During one night of each festival, before we kindle the Shabbat and Yom Tov candles, we light yortzeit candles to commemorate the departed. On the following night, after the holiday is over and there is nothing left inside the small glass or tin container but a white puddle of wax and the metal holder from the wick, we most likely throw it away with the day’s trash.
Our parents and grandparents, however, would keep the glasses from the yortzeit candles for years. It is true they lived in a different age, one that emphasized the preservation of resources, but they also understood what it meant to preserve memory.
How many of us remember seeing a yortzeit glass on bubbe’s countertop? The images occupy our recollections: A grandmother who had a whole set of orange-juice glasses preserved from years of ritual. A grandfather who always sipped his tea from a yortzeit glass, and the glass used again to store the tea bag for another cup of tea the next day. Many of us have tried to re-create bubbe’s chocolate cake but found it difficult to reproduce the family recipe, lovingly passed along, because for so long the standard Jewish units of measurement were a yortzeit glass of sugar and half a yortzeit glass of flour.
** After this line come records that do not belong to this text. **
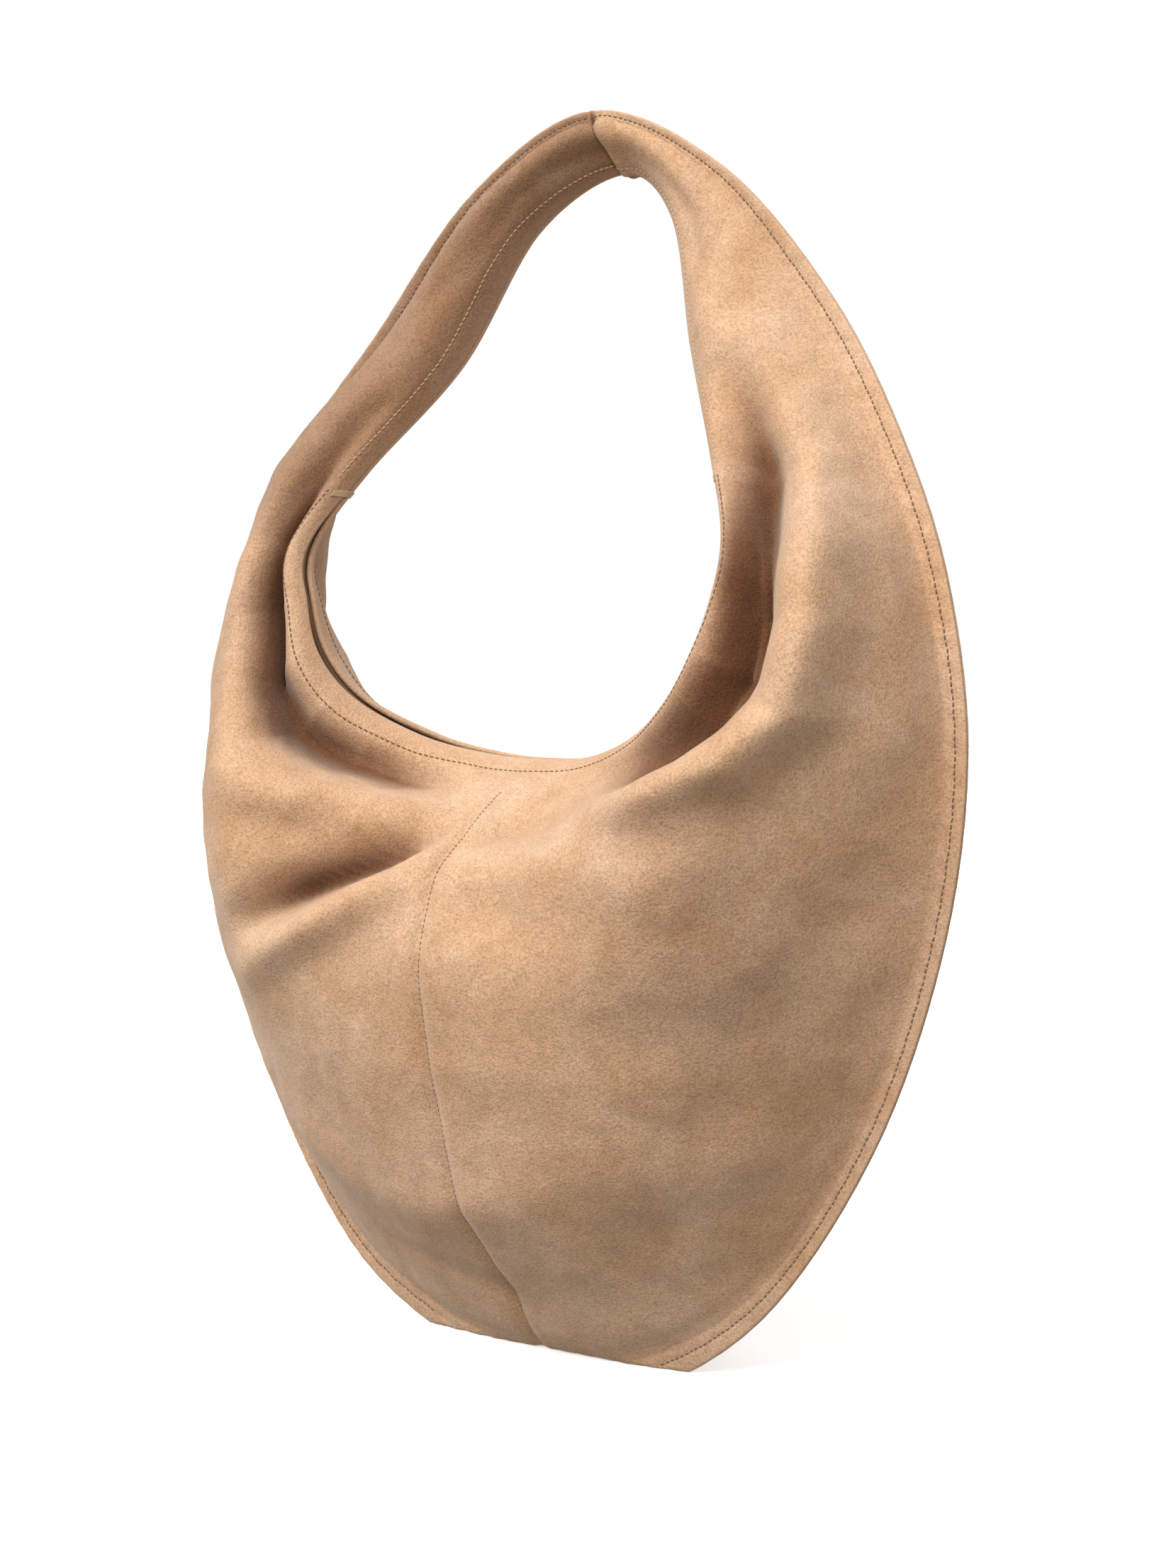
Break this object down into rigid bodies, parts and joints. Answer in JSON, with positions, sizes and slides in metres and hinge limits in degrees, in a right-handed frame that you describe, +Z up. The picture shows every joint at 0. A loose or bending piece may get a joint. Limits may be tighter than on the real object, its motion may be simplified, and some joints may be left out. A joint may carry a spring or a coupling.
{
  "type": "hobo bag",
  "caption": "Soft suede hobo bag whose curved half panels run up into one continuous shoulder strap, with an open crescent mouth and a fold-down strap",
  "frame": {"origin": "on the floor under the middle of the bag's box, between its sides and between its front and back", "axes": "+Z up towards the top of the strap, +X towards the wearer-side right end, front belly towards -Y"},
  "size_m": [0.4444, 0.1987, 0.6048],
  "materials": {
    "suede": "sand suede, napped",
    "facing_leather": "smooth tan leather",
    "lining_cotton": "twill",
    "snap_nickel": "satin nickel",
    "stay_tape": "woven tape",
    "thread": "twisted polyester"
  },
  "bodies": {
    "bag": {"front_panel_left": "suede", "front_panel_right": "suede", "back_panel_left": "suede", "back_panel_right": "suede", "front_facing": "facing_leather", "back_facing": "facing_leather", "front_lining": "lining_cotton", "back_lining": "lining_cotton", "inner_pocket": "lining_cotton", "front_magnet": "snap_nickel", "back_magnet": "snap_nickel", "front_edge_thread_left": "thread", "front_edge_thread_right": "thread", "back_edge_thread_left": "thread", "back_edge_thread_right": "thread", "front_lip_thread": "thread", "back_lip_thread": "thread", "front_centre_thread": "thread", "back_centre_thread": "thread", "bar_tack_left": "thread", "bar_tack_right": "thread"},
    "strap": {"front_strap_left": "suede", "front_strap_right": "suede", "back_strap_left": "suede", "back_strap_right": "suede", "strap_stay_left": "stay_tape", "strap_stay_right": "stay_tape", "front_strap_edge_thread": "thread", "back_strap_edge_thread": "thread", "front_strap_inner_thread": "thread", "back_strap_inner_thread": "thread", "front_top_thread": "thread", "back_top_thread": "thread"}
  },
  "joints": [
    {"name": "strap_fold", "type": "hinge", "parent": "bag", "child": "strap", "pos_m": [0, 0.006, 0.438], "axis": [1, 0, 0], "range_deg": [-50, 50]}
  ]
}
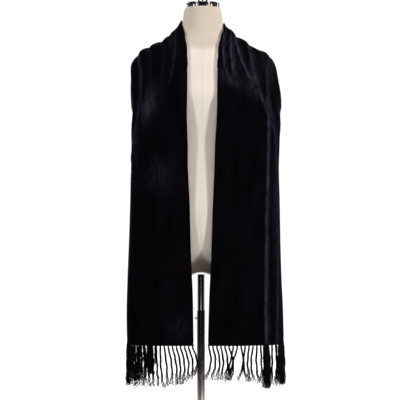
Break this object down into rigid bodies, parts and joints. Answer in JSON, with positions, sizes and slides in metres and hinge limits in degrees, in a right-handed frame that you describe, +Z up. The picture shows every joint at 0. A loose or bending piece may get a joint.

We have all been raised on cakes baked with reminiscence, longing and love and have drunk from glasses filled at once with both loss and life. We have learned from loved ones not to let anything, any memory, go to waste. We have all taken an object or a relationship that brought joy and meaning and extended its influence over the rest of our lives. That is now our lifelong task as we remember those we have loved and lost.